Saturday, September 25, 2021

natural wisdom

"I turned them ahead as usual toward the end of the day", said the farmer/field day host.  "They walked ahead, took a mouthful of the new grass and turned around to beller their complaints at me."

Then he told us that when he checked them the next morning they were all peacefully and happily grazing.  He went on to say he thought that the violent weather including hail and wind predicted for the night before had caused the plants to draw the sugars and liquid carbon, the good stuff, down into the roots where it would be protected, and that the sugars and nutrients had arisen to the foliage in the morning.

What are we to do about this kind of information, we who consider ourselves rational?  Do plants know to protect themselves?  Or more accurately, do they protect the nutrition for the animals that graze them?  Rationality has coached us to think of plants and animals as similar to, but maybe a small step better than machines.  Does this really describe the world?
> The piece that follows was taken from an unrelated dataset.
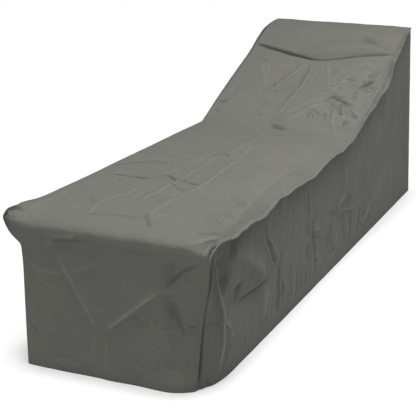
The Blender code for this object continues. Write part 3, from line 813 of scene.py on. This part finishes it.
def addObject(name, data):
    # an object that shows this mesh, lamp or camera
    added = bpy.data.objects.new(name, data)
    bpy.context.collection.objects.link(added)
    return added


def closedSheet(name, points, places, line):
    # The outer face is the grid. The inner one has every second row and column of it, moved in along the
    # normal by the thickness and by as much as its straighter cells would stand out of the outer troughs.
    outward = outwardOf(points)
    outer = points - np.array(cloth["origin"])
    middles = outer.copy()
    middles[1::2] = 0.5 * (middles[:-2:2] + middles[2::2])
    middles[:, 1::2] = 0.5 * (middles[:, :-2:2] + middles[:, 2::2])
    poking = np.pad(np.maximum(np.sum((middles - outer) * outward, axis=-1), 0.0), 1)
    windows = np.lib.stride_tricks.sliding_window_view(poking, (3, 3))[::2, ::2]
    depth = cloth["thickness"] + windows.max(axis=(-2, -1))
    inner = outer[::2, ::2] - outward[::2, ::2] * depth[..., None]
    inner[..., 2] = np.where(outer[::2, ::2, 2] < 1e-6, 0.0, np.maximum(inner[..., 2], 0.0))

    index = np.arange(outer[..., 0].size).reshape(outer.shape[:2])
    behind = index.size + np.arange(inner[..., 0].size).reshape(inner.shape[:2])
    outside = [index[:-1, :-1], index[:-1, 1:], index[1:, 1:], index[1:, :-1]]
    inside = [behind[:-1, :-1], behind[1:, :-1], behind[1:, 1:], behind[:-1, 1:]]
    rim = np.concatenate([index[0, :-1], index[:-1, -1], index[-1, :0:-1], index[:0:-1, 0]])
    rimBehind = np.concatenate([behind[0, :-1], behind[:-1, -1], behind[-1, :0:-1], behind[:0:-1, 0]])
    around = [np.roll(rim, -2)[::2], np.roll(rim, -1)[::2], rim[::2], rimBehind, np.roll(rimBehind, -1)]
    faces = []
    for corners in (outside, inside, around):
        faces += np.stack(corners, -1).reshape(-1, len(corners)).tolist()

    mesh = bpy.data.meshes.new(name)
    mesh.from_pydata(np.concatenate([outer.reshape(-1, 3), inner.reshape(-1, 3)]), [], faces)
    ofLoop = np.empty(len(mesh.loops), dtype=np.int32)
    mesh.loops.foreach_get("vertex_index", ofLoop)
    flat = np.concatenate([places.reshape(-1, 2), places[::2, ::2].reshape(-1, 2)])
    mesh.uv_layers.new(name="clothMetres").data.foreach_set("uv", flat[ofLoop].ravel())
    for column, attribute in enumerate(("creaseAway", "creaseSize")):
        values = np.concatenate([line[..., column].ravel(), np.zeros(inner[..., 0].size)])
        mesh.attributes.new(attribute, "FLOAT", "POINT").data.foreach_set("value", values)
    mesh.shade_smooth()
    mesh.update()
    return addObject(name, mesh)


def linear(hexColour):
    # sRGB to linear: c / 12.92 below 0.04045, else ((c + 0.055) / 1.055) ^ 2.4
    channels = np.array([int(hexColour[i : i + 2], 16) for i in (1, 3, 5)]) / 255.0
    bright = np.where(channels <= 0.04045, channels / 12.92, ((channels + 0.055) / 1.055) ** 2.4)
    return (*bright.tolist(), 1.0)


def addNode(tree, kind, settings=None, values=None, links=None):
    # a node with its settings, socket values and incoming links
    node = tree.nodes.new(kind)
    for key, value in (settings or {}).items():
        setattr(node, key, value)
    for key, value in (values or {}).items():
        node.inputs[key].default_value = value
    for key, source in (links or {}).items():
        tree.links.new(source, node.inputs[key])
    return node


coatedPolyester = {
    "colour": "#595955",
    "paler": "#5f5f5a",
    # crease ridges are mixed towards this paler colour: partly the folded coating's own paleness, partly
    # painted highlight
    "pressedAndHighlit": "#83837c",
    "pressedAndHighlitShare": 0.24,  # how far the line of a full ridge goes to that colour
    # painted shade: crease troughs are mixed towards this darker colour
    "paintedTroughShade": "#3a3a37",
    "paintedTroughShadeShare": 0.30,  # and the line of a full trough to that one
    "shader": {"Roughness": 0.8, "Metallic": 0.0, "IOR": 1.45, "Specular IOR Level": 0.2},
    "patches": {"Scale": 5.0, "Detail": 3.0},
    "crumples": {"Scale": 26.0, "Detail": 4.0, "Roughness": 0.55},
    "crumpleBump": {"Strength": 1.0, "Distance": 0.006},
    "lineBump": {"Strength": 0.8, "Distance": 0.0026},
    "weaveBump": {"Strength": 0.25, "Distance": 0.0004},
    "threadPitch": 0.0022,  # real threads lie 0.5 mm apart; drawn wider so that a near view shows them
    "waveLength": 0.314159,  # of a wave texture's band at scale 1
}


def coatedPolyesterCloth():
    # Woven polyester with a coating on its back: a matt grey-green cloth with a faint silky light on its
    # ribs and small crumples left by folding. Along crease ridges the colour goes paler, partly the folded
    # coating's own paleness and partly painted highlight; in crease troughs it goes darker, which is painted
    # shade.
    material = bpy.data.materials.new("coatedPolyesterCloth")
    material.use_nodes = True
    tree = material.node_tree
    shader = tree.nodes["Principled BSDF"]
    for socket, value in coatedPolyester["shader"].items():
        shader.inputs[socket].default_value = value
    place = {"Vector": addNode(tree, "ShaderNodeTexCoord").outputs["Object"]}
    patches = addNode(tree, "ShaderNodeTexNoise", values=coatedPolyester["patches"], links=place)
    tones = {6: linear(coatedPolyester["colour"]), 7: linear(coatedPolyester["paler"])}
    colour = addNode(tree, "ShaderNodeMix", {"data_type": "RGBA"}, tones, {0: patches.outputs["Fac"]})

    # the crease's line: e to the minus (distance / line width) squared, times the crease's height
    away = addNode(tree, "ShaderNodeAttribute", {"attribute_name": "creaseAway"}).outputs["Fac"]
    size = addNode(tree, "ShaderNodeAttribute", {"attribute_name": "creaseSize"}).outputs["Fac"]
    power = away
    for operation, value in (("DIVIDE", crease["lineWidth"]), ("POWER", 2.0), ("MULTIPLY", -1.0)):
        node = addNode(tree, "ShaderNodeMath", {"operation": operation}, {1: value}, {0: power})
        power = node.outputs["Value"]
    peak = addNode(tree, "ShaderNodeMath", {"operation": "EXPONENT"}, links={0: power}).outputs["Value"]
    links = {0: peak, 1: size}
    line = addNode(tree, "ShaderNodeMath", {"operation": "MULTIPLY"}, links=links).outputs["Value"]
    clamped = {"operation": "MULTIPLY", "use_clamp": True}
    # ridges go paler, partly the folded coating's own paleness and partly painted highlight; troughs go
    # darker, which is painted shade
    for tone, sign in (("pressedAndHighlit", 1.0), ("paintedTroughShade", -1.0)):
        factor = {1: sign * coatedPolyester[tone + "Share"]}
        share = addNode(tree, "ShaderNodeMath", clamped, factor, {0: line}).outputs["Value"]
        tones = {7: linear(coatedPolyester[tone])}
        links = {0: share, 6: colour.outputs[2]}
        colour = addNode(tree, "ShaderNodeMix", {"data_type": "RGBA"}, tones, links)
    tree.links.new(colour.outputs[2], shader.inputs["Base Color"])

    crumples = addNode(tree, "ShaderNodeTexNoise", values=coatedPolyester["crumples"], links=place)
    metres = addNode(tree, "ShaderNodeUVMap", {"uv_map": "clothMetres"}).outputs["UV"]
    scale = {"Scale": coatedPolyester["waveLength"] / coatedPolyester["threadPitch"]}
    threads = {}
    for socket, direction in enumerate("XY"):
        ribs = addNode(tree, "ShaderNodeTexWave", {"bands_direction": direction}, scale, {"Vector": metres})
        threads[socket] = ribs.outputs["Fac"]
    weave = addNode(tree, "ShaderNodeMath", {"operation": "MULTIPLY"}, links=threads)
    links = {}
    heights = {"crumpleBump": crumples.outputs["Fac"], "lineBump": line, "weaveBump": weave.outputs["Value"]}
    for bump, height in heights.items():
        links["Height"] = height
        normal = addNode(tree, "ShaderNodeBump", values=coatedPolyester[bump], links=links).outputs["Normal"]
        links["Normal"] = normal
    tree.links.new(normal, shader.inputs["Normal"])
    return material


print("making the cloth panels")
tables = ("Hem", "SoftFolds", "Creases", "Seed")
right = sidePanelPoints(1.0, *(sidePanel["right" + table] for table in tables))
left = sidePanelPoints(-1.0, *(sidePanel["left" + table] for table in tables))
panels = {
    "top_panel": topPanelPoints(),
    "side_panel_right": right,
    "side_panel_left": tuple(part[:, ::-1] for part in left),
    "back_panel": backPanelPoints(left[0], right[0]),
}

clothMaterial = coatedPolyesterCloth()
# each panel becomes a closed sheet of cloth with the cloth's material, hangs under the root and hides the
# part it stands for; its number of triangles is printed
for node, (points, places, line) in panels.items():
    piece = closedSheet(node.replace("panel", "cloth"), points, places, line)
    piece.data.materials.append(clothMaterial)
    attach(piece, "root")
    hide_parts(node)
    print(piece.name, len(piece.data.loops) - 2 * len(piece.data.polygons), "triangles")

print("floor, light and camera")
studio = {
    "floor": "#cecece",
    "floorHalf": 40.0,
    "floorDrop": 0.0004,  # the floor lies this far below the hem
    "floorRoughness": 0.9,
    # towards each distant softbox, its power and its spread in radians
    "distant": (
        ((0.02, -0.03, 1.0), 3.45, 0.5),
        ((0.55, -0.35, 1.0), 0.45, 0.5),
        ((-0.5, -1.0, 0.5), 0.68, 0.4),
    ),
    # place of each near softbox and its power in watts
    "near": (((0.8, -0.45, 1.9), 6.6), ((1.0, 0.4, 1.7), 9.4), ((0.2, -1.2, 2.0), 6.4)),
    "nearSize": 1.0,
    # The sky: pale near the floor's edge, and dim above, so that upright cloth gets little light.
    "sky": {"From Min": 0.17, "From Max": 0.30, "To Min": 1.0, "To Max": 0.0},
}

half, drop = studio["floorHalf"], studio["floorDrop"]
floorCorners = [(-half, -half, -drop), (half, -half, -drop), (half, half, -drop), (-half, half, -drop)]
floorMesh = bpy.data.meshes.new("floor")
floorMesh.from_pydata(floorCorners, [], [(0, 1, 2, 3)])
floor = addObject("floor", floorMesh)
paper = bpy.data.materials.new("whitePaper")  # matt white paper, seen as plain white under these lights
paper.use_nodes = True
paper.node_tree.nodes["Principled BSDF"].inputs["Base Color"].default_value = linear(studio["floor"])
paper.node_tree.nodes["Principled BSDF"].inputs["Roughness"].default_value = studio["floorRoughness"]
floorMesh.materials.append(paper)

for towards, power, spread in studio["distant"]:
    lamp = bpy.data.lights.new("distantSoftbox", "SUN")
    lamp.energy = power
    lamp.angle = spread
    turned = addObject("distantSoftbox", lamp)
    turned.rotation_euler = Vector(towards).to_track_quat("Z", "Y").to_euler()
for place, power in studio["near"]:
    lamp = bpy.data.lights.new("nearSoftbox", "AREA")
    lamp.energy = power
    lamp.size = studio["nearSize"]
    addObject("nearSoftbox", lamp).location = place

world = bpy.data.worlds.new("studio")
world.use_nodes = True
bpy.context.scene.world = world
tree = world.node_tree
direction = addNode(tree, "ShaderNodeTexCoord")
height = addNode(tree, "ShaderNodeSeparateXYZ", links={0: direction.outputs["Generated"]})
dim = addNode(tree, "ShaderNodeMapRange", values=studio["sky"], links={"Value": height.outputs["Z"]})
tree.links.new(dim.outputs["Result"], tree.nodes["Background"].inputs["Strength"])
tree.nodes["Background"].inputs["Color"].default_value = (1.0, 1.0, 1.0, 1.0)

yaw, pitch, roll = view["yaw"], view["pitch"], view["roll"]
ahead = np.array([np.sin(yaw) * np.cos(pitch), np.cos(yaw) * np.cos(pitch), np.sin(pitch)])
level = np.array([np.cos(yaw), -np.sin(yaw), 0.0])
above = np.cross(level, ahead)
sideways = np.cos(roll) * level + np.sin(roll) * above
upwards = -np.sin(roll) * level + np.cos(roll) * above
camera = bpy.data.cameras.new("camera")
camera.lens = view["lens"]
camera.sensor_width = view["sensor"]
camera.clip_end = view["farthest"]
cameraObject = addObject("camera", camera)
turn = np.column_stack([sideways, upwards, -ahead, view["place"]])
cameraObject.matrix_world = Matrix([*turn.tolist(), (0.0, 0.0, 0.0, 1.0)])
bpy.context.scene.camera = cameraObject
bpy.context.scene.view_settings.view_transform = "Standard"
bpy.context.scene.view_settings.look = "Medium High Contrast"

print("done")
I have seen cows with their noses pointed straight into the air so that another cow might groom their throats with that rough tongue in long strokes, bottom to top.  And horses standing in pairs, scratching each other's rumps with their teeth.  This doesn't bear much evidence of the old "nature red in tooth and claw" individualist thinking.

Just before the Covid locked us up, I was listening to a soil scientist presenting his findings about a long studied apple orchard planted on a south facing slope.  The bottom of the slope was a wet area and the top somewhat more droughty.  The scientist explained how he had devised a series of experiments and observations to prove or disprove his casual observation that the trees in the orchard were providing for each other through general association with the web of soil life where they stood and with which they were intimately involved.  He thought he saw strong indication that the trees on the bottom of the slope were sharing the water where they stood with their mates on the drier upslope through the web of life in the soil. 

 Again, do we credit this?  This fellow was not some crazy hermit, but a University trained scientist. For myself, I plan to keep these things in mind as I explore.  And while I am little qualified to pass judgement on the reality of this, I do find myself wondering about a situation in which an apple tree may send water uphill to help a thirsty compatriot but a modern nation such as ours cannot pass a law that provides health care for all and some basic help for families.  What really can we and should we learn from the plants and animals we so casually manipulate?